How well or poorly you communicate (yes, even on Twitter) is a representation of how you do business. Make sure you’re not scaring people away.
Who does it right? @MenWithPens. James Chartrand of Men with Pens comes on Twitter nearly every day with a “good morning.” And he’s chatty. If you write James, he’ll write you back. He runs a six-figure business but still has time to talk and act like a human on Twitter, various blogs and everywhere else you find him. Hmm…interesting…wonder if there’s a connection there?
Twitter can help your business, make you friends and increase the strength of your empire.

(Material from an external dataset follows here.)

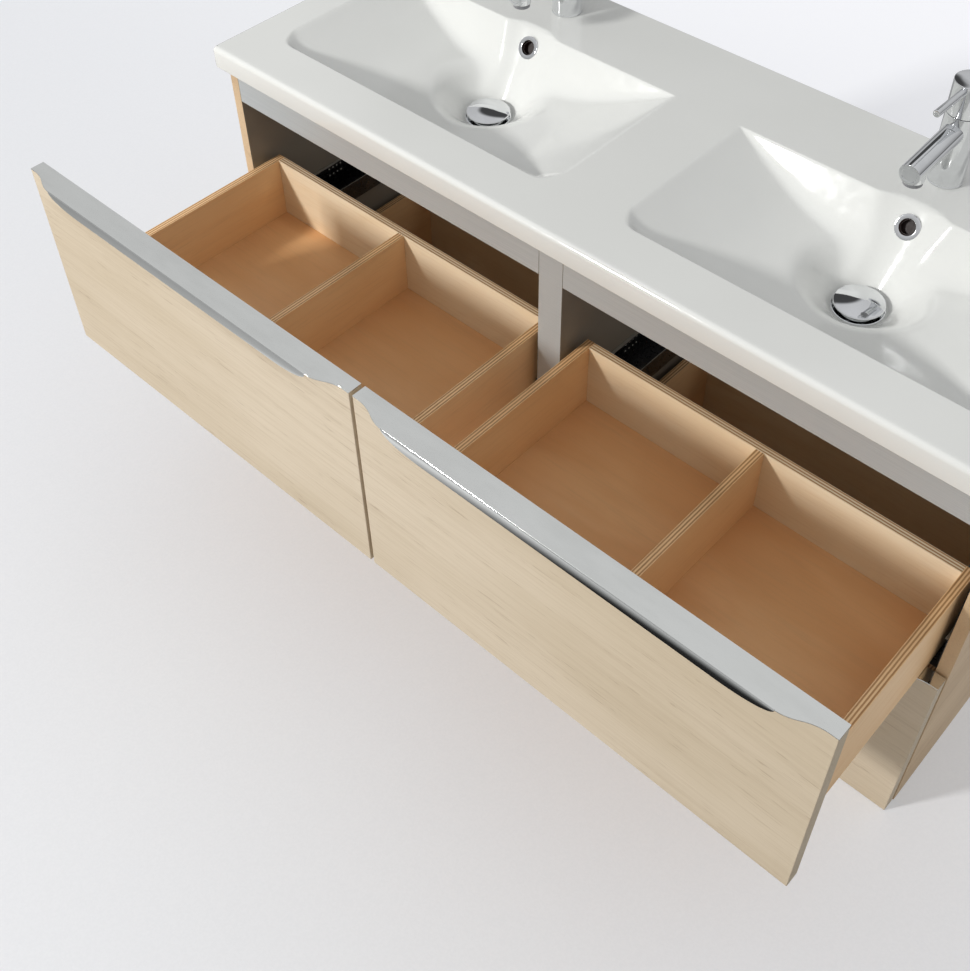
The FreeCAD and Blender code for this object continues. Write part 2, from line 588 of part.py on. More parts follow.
# ---------------------------------------------------------------- taps
def build_tap(side):
    """One mixer; returns its aerator, its nut and its washer."""
    axis = {"x": f"{SIDES[side]} * tap_x", "y": "tap_y"}
    column = turned(f"tap_column_{side}", [
        ("0", "-shank_length"), ("shank_radius", "-shank_length"), ("shank_radius", "0"),
        ("tap_radius - tap_edge", "0"), ("tap_radius", "tap_edge"), ("tap_radius", "tap_body"),
        ("0", "tap_body")], z=BASIN_TOP, **axis)
    spout = rotate(upright(f"spout_{side}", Radius="spout_radius", Height="spout_reach",
                           z=f"{BASIN_TOP} + spout_height", **axis),
                   (1, 0, 0), 90 + size("spout_drop"))
    socket = upright(f"tap_socket_{side}", Radius="socket_radius", Height="socket_depth + tap_gap",
                     z=f"{TAP_JOINT} - socket_depth", **axis)
    mouth = {"x": axis["x"], "y": "tap_y - spout_reach + aerator_back"}
    mouth_z = f"{BASIN_TOP} + spout_height - aerator_drop"
    boss = upright(f"aerator_boss_{side}", Radius="aerator_radius + aerator_wall",
                   Height="boss_height", z=mouth_z, **mouth)
    port = upright(f"aerator_port_{side}", Radius="aerator_radius + thread_play",
                   Height="port_depth", z=mouth_z, **mouth)
    inlets = [upright(f"tap_inlet_{side}_{name}", Radius="inlet_radius", Height="inlet_depth",
                      x=f"{axis['x']} + {turn} * inlet_offset", y="tap_y",
                      z=f"{BASIN_TOP} - shank_length")
              for name, turn in (("cold", 1), ("hot", -1))]
    shell = fuse(f"tap_shell_{side}", [column, spout, boss])
    node(f"tap_body_{side}", cut(f"tap_body_{side}", shell, [socket, port] + inlets))
    aerator = upright(f"aerator_{side}", Radius="aerator_radius",
                      Height="aerator_length + port_depth", z=f"{mouth_z} - aerator_length", **mouth)

    bore = "shank_radius + thread_play"
    washer = turned(f"tap_washer_{side}", [
        (bore, "-washer_height"), ("washer_radius", "-washer_height"), ("washer_radius", "0"),
        (bore, "0")], z="carcass_top", **axis)
    nut = hexagon_nut(f"tap_nut_{side}", "tap_nut_radius", "shank_radius", "tap_nut_height",
                      z="carcass_top - washer_height - tap_nut_height", **axis)
    build_lever(side, axis)
    return aerator, washer, nut


def build_lever(side, axis):
    """The cartridge, and the cap that tilts on its ball and cross pin, with the cap's lever pin.

    The cap's underside slopes up towards the back, so that it can tip by the lever's full tilt.
    """
    ball = primitive("Sphere", f"cartridge_ball_{side}", Radius="ball_radius", z=LEVER_AXIS, **axis)
    barrel = upright(f"cartridge_barrel_{side}", Radius="ball_radius",
                     Height="socket_depth - socket_play",
                     z=f"{TAP_JOINT} - socket_depth + socket_play", **axis)
    trunnion = trunnion_cylinder(f"trunnion_{side}", "0", axis)
    node(f"tap_cartridge_{side}", fuse(f"tap_cartridge_{side}", [ball, barrel, trunnion]))

    cap = turned(f"lever_cap_{side}", [
        ("0", "tap_gap"), ("tap_radius", "tap_gap"), ("tap_radius", "tap_cap - tap_edge"),
        ("tap_radius - tap_edge", "tap_cap"), ("0", "tap_cap + tap_edge")], z=TAP_JOINT, **axis)
    hollow = primitive("Sphere", f"lever_hollow_{side}", Radius="ball_radius + ball_play",
                       z=LEVER_AXIS, **axis)
    slope = size("lever_tilt") + size("lever_spare")
    slant = rotate(primitive("Box", f"lever_slant_{side}", Length="3 * tap_radius",
                             Width="3 * tap_radius", Height="tap_radius",
                             x=f"{axis['x']} - 1.5 * tap_radius",
                             y=f"tap_y + tap_radius * sin({slope} deg)",
                             z=f"{TAP_JOINT} + tap_gap - tap_radius * cos({slope} deg)"),
                   (1, 0, 0), slope)
    pin_root = {"z": f"{TAP_JOINT} + pin_height", **axis}
    pin_turn = 90 - size("pin_rise")
    bore = rotate(upright(f"pin_bore_{side}", Radius="pin_radius + pin_play",
                          Height="1.5 * tap_radius", **pin_root), (1, 0, 0), pin_turn)
    bearing = trunnion_cylinder(f"trunnion_bearing_{side}", "trunnion_play", axis)
    head = cut(f"lever_head_{side}", cap, [hollow, slant, bore, bearing])
    pin = rotate(turned(f"lever_pin_{side}", [
        ("0", "0"), ("pin_radius", "0"), ("pin_radius", "pin_reach - pin_end"),
        ("pin_radius - pin_end", "pin_reach"), ("0", "pin_reach")], **pin_root),
        (1, 0, 0), pin_turn)
    node(f"tap_lever_{side}", group(f"tap_lever_{side}", [head, pin]))


def trunnion_cylinder(name, play, axis):
    """The cross pin that the lever tips about, or with some play the hole it turns in."""
    return rotate(upright(name, Radius=f"trunnion_radius + {play}",
                          Height=f"2 * (trunnion_half + {play})",
                          x=f"{axis['x']} - trunnion_half - {play}", y="tap_y", z=LEVER_AXIS),
                  (0, 1, 0), 90)


# ---------------------------------------------------------------- build and export
def check_document():
    """Stop on any failed object, and on any piece whose shape is empty or not valid."""
    doc.recompute()
    for thing in doc.Objects:
        if {"Invalid", "Error"} & set(thing.State):
            raise SystemExit(f"{thing.Name} failed: {thing.State}")
    for thing in nodes:
        shape = thing.Shape
        if shape.isNull() or not shape.isValid() or not shape.Solids:
            raise SystemExit(f"{thing.Label}: the shape is null, not valid or has no solid")


def export():
    os.makedirs("parts", exist_ok=True)
    for thing in nodes:
        thing.Shape.exportStep(f"parts/{thing.Label}.step")
        box = thing.Shape.BoundBox
        print(f"{thing.Label}: {len(thing.Shape.Solids)} solid(s), volume {thing.Shape.Volume:.0f}, "
              f"x {box.XMin:.1f}..{box.XMax:.1f} y {box.YMin:.1f}..{box.YMax:.1f} "
              f"z {box.ZMin:.1f}..{box.ZMax:.1f}")
    print(len(nodes), "nodes")


build_carcass()
channels = [channel for row in ROWS for side in SIDES for channel in build_drawer(row, side)]
node("runner_channels", group("runner_channels", channels))
build_washbasin()
tap_pieces = [build_tap(side) for side in SIDES]
node("tap_aerators", group("tap_aerators", [pieces[0] for pieces in tap_pieces]))
node("tap_mountings", group("tap_mountings", [part for pieces in tap_pieces for part in pieces[1:]]))
check_document()
export()
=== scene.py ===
import math

import bmesh
import bpy
import numpy as np
from mathutils import Matrix, Vector


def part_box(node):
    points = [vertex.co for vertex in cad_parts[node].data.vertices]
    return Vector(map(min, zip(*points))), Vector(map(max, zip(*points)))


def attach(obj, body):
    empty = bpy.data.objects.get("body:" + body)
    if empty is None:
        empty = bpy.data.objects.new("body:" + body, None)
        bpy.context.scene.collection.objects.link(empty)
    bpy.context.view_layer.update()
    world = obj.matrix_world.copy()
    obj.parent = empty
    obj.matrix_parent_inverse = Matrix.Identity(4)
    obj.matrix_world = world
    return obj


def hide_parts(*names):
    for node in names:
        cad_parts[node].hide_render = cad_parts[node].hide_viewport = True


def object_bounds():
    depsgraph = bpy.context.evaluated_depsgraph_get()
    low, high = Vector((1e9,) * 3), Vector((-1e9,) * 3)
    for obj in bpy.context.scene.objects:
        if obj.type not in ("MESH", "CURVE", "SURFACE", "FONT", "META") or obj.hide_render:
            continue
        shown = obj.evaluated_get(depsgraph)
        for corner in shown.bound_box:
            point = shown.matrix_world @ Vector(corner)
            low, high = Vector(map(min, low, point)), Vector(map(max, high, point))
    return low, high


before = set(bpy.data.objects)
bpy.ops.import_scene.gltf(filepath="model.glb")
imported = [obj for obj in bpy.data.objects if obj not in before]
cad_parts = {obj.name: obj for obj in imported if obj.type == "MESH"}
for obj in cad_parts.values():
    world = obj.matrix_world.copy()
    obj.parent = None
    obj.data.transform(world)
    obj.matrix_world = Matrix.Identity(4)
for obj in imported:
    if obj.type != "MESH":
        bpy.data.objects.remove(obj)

cad_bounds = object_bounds()
MM = 0.001
SIDES = {"left": -1, "right": 1}
ROWS = ("top", "bottom")
DRAWERS = [(row, side) for row in ROWS for side in SIDES]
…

So use it, but remember to use it like a human living amongst other humans.
The next post is going to be so insanely incredible, if you don’t read it, it will probably take years off your life. Better subscribe now, eh?
1: You may be wondering what sort of cookies to bake me. I would say any sort of cookie that goes into my mouth.↑



3 Comments
How about the people that Tweet and Tweet again 2 minutes later and again and again and again and again!? If I wanted to read a blog I’d find one. Now step away from the computer and let someone else say something! I have unfollowed people for this offense. Oh yeah and the obvious “find out how to *blah*blah*blah$$$* here! or “have you seen this?!!!” = unfollow. (maybe with one exclamation point I would peak at it) I agree with the quote thing, just as bad as the people that post “this day in 1910 the lawnmower was born!” now I can get through my day knowing that – ha! Liked your post.
Janet -
Hahaha! Love it! Those are excellent additions, and also reasons I’ve unfollowed people as well. I don’t think Twitter was meant to be a walking commentary of your entire day, eh?
And the fly-by-night marketing aspect of it? Get out. Awful.
Thanks for the comment and the laugh!
Great post!
I have always told people that if you are using it to say things like “Off to have dinner, yum Chicken!”, “Time for bed.”, “Just had a shower, clean now.” and other such riveting tweets, you don’t get it.